The morning of July 21st dawned on two generals planning to outflank their opponent’s left. Hindering the success of the Confederate plan were several communication failures and general lack of coordination between units. McDowell’s forces, on the other had, were hampered by an overly complicated plan that required complex synchronization.  Constant and repeated delays on the march and effective scouting by the Confederates gave his movements away, and, worst of all Patterson failed to occupy Johnston’s Confederate forces attention in the west.  McDowell’s forces began by shelling the Confederates across Bull Run.  Others crossed at Sudley Ford and slowly made their way to attack the Confederate left flank. At the same time as Beauregard sent small detachments to handle what he thought was only a distraction, he also sent a larger contingent to execute flanking a flanking movement of his own on the Union left.

Fighting raged throughout the day as Confederate forces were driven back. Through the efforts of soldiers from Louisiana, Alabama, Virginia, and other southern states, the Confederates were able to hold onto a key position atop Henry House Hill. Atop Henry House Hill that afternoon was a Virginia brigade led by Brigadier General Thomas J. Jackson. Sometime during the fighting there, Brigadier General Bernard Bee called out to his own brigade to rally in some fashion behind Jackson and his Virginia brigade, who were standing like a stonewall.  Although killed in action, Bee's statement has lived on, and Jackson was bestowed the nom de guerre “Stonewall.”

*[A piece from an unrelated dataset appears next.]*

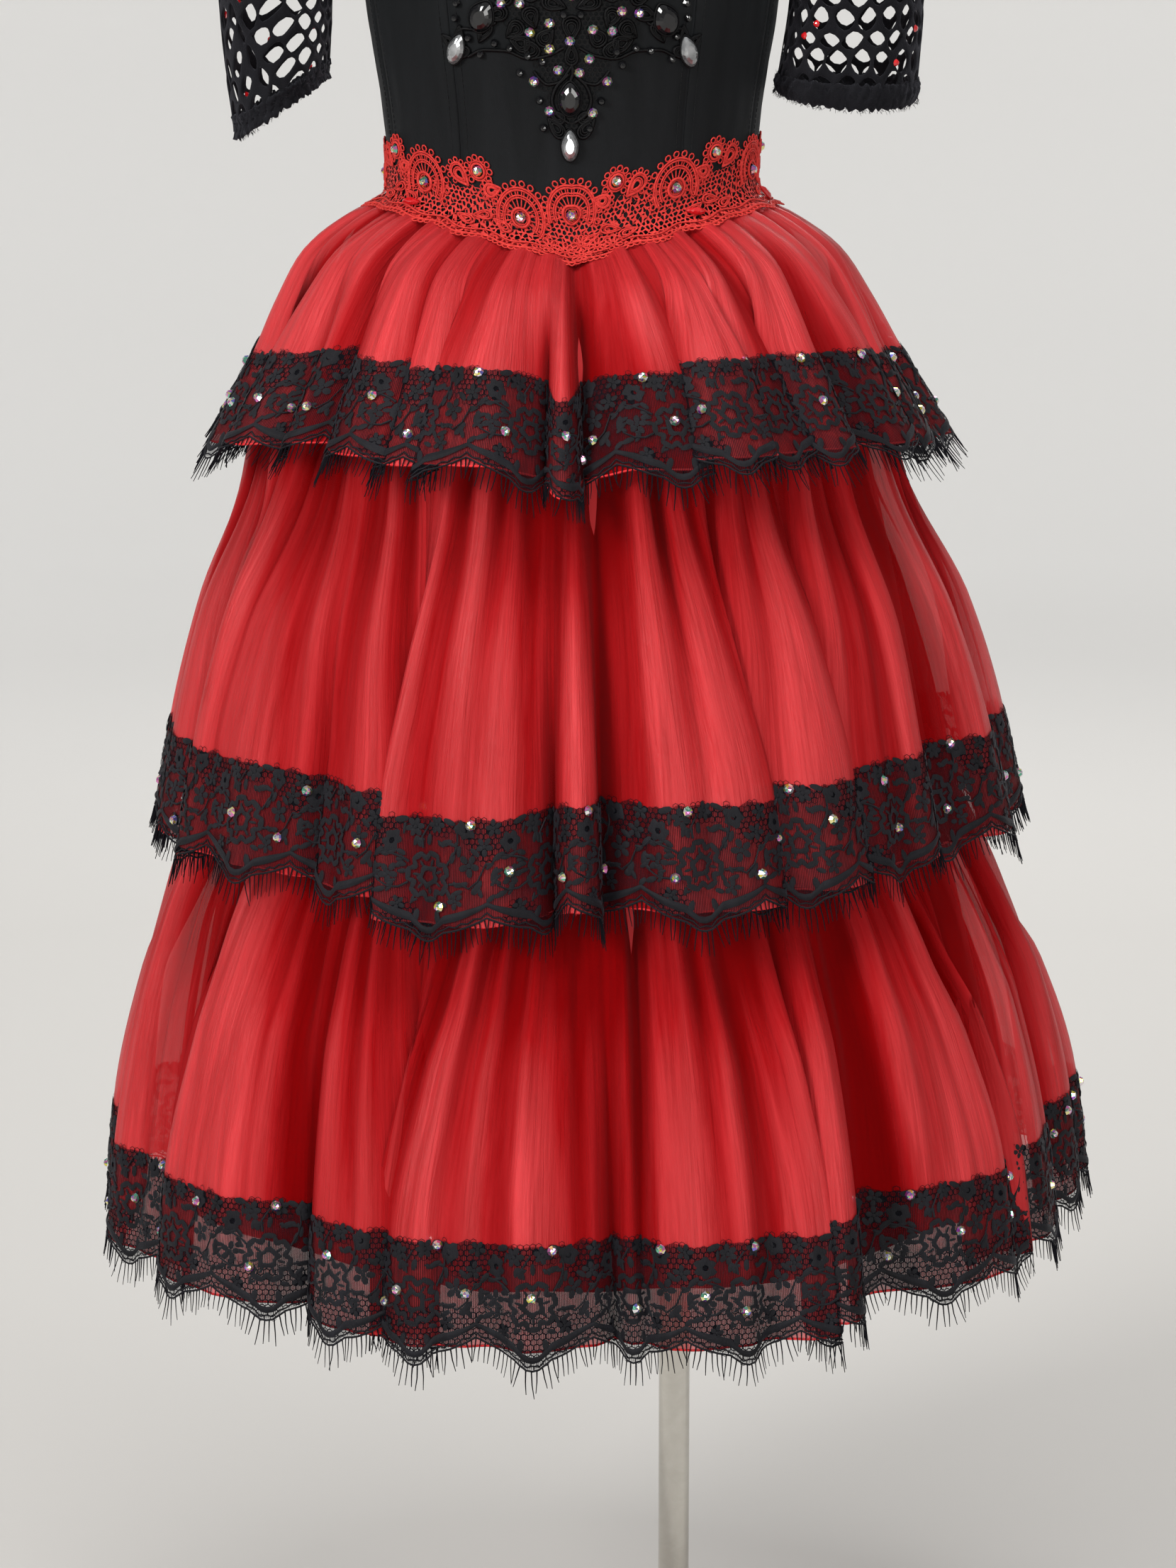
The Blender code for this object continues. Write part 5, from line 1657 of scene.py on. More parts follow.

Late in the afternoon, Confederate reinforcements including those arriving by rail from the Shenandoah Valley extended the Confederate line and succeeded in breaking the Union right flank. At the battle’s climax Virginia cavalry under Colonel James Ewell Brown “Jeb” Stuart arrived on the field and charged into a confused mass of New Yorkers, sending them fleetly to the rear.  The Federal retreat rapidly deteriorated as narrow bridges, overturned wagons, and heavy artillery fire added to the confusion. The calamitous retreat was further impeded by the hordes of fleeing onlookers who had come down from Washington to enjoy the spectacle. Although victorious, Confederate forces were too disorganized to pursue. By July 22, the shattered Union army reached the safety of Washington. The Battle of Bull Run convinced the Lincoln administration and the North that the Civil War would be a long and costly affair. McDowell was relieved of command of the Union army and replaced by Major General George B. McClellan, who set about reorganizing and training the troops.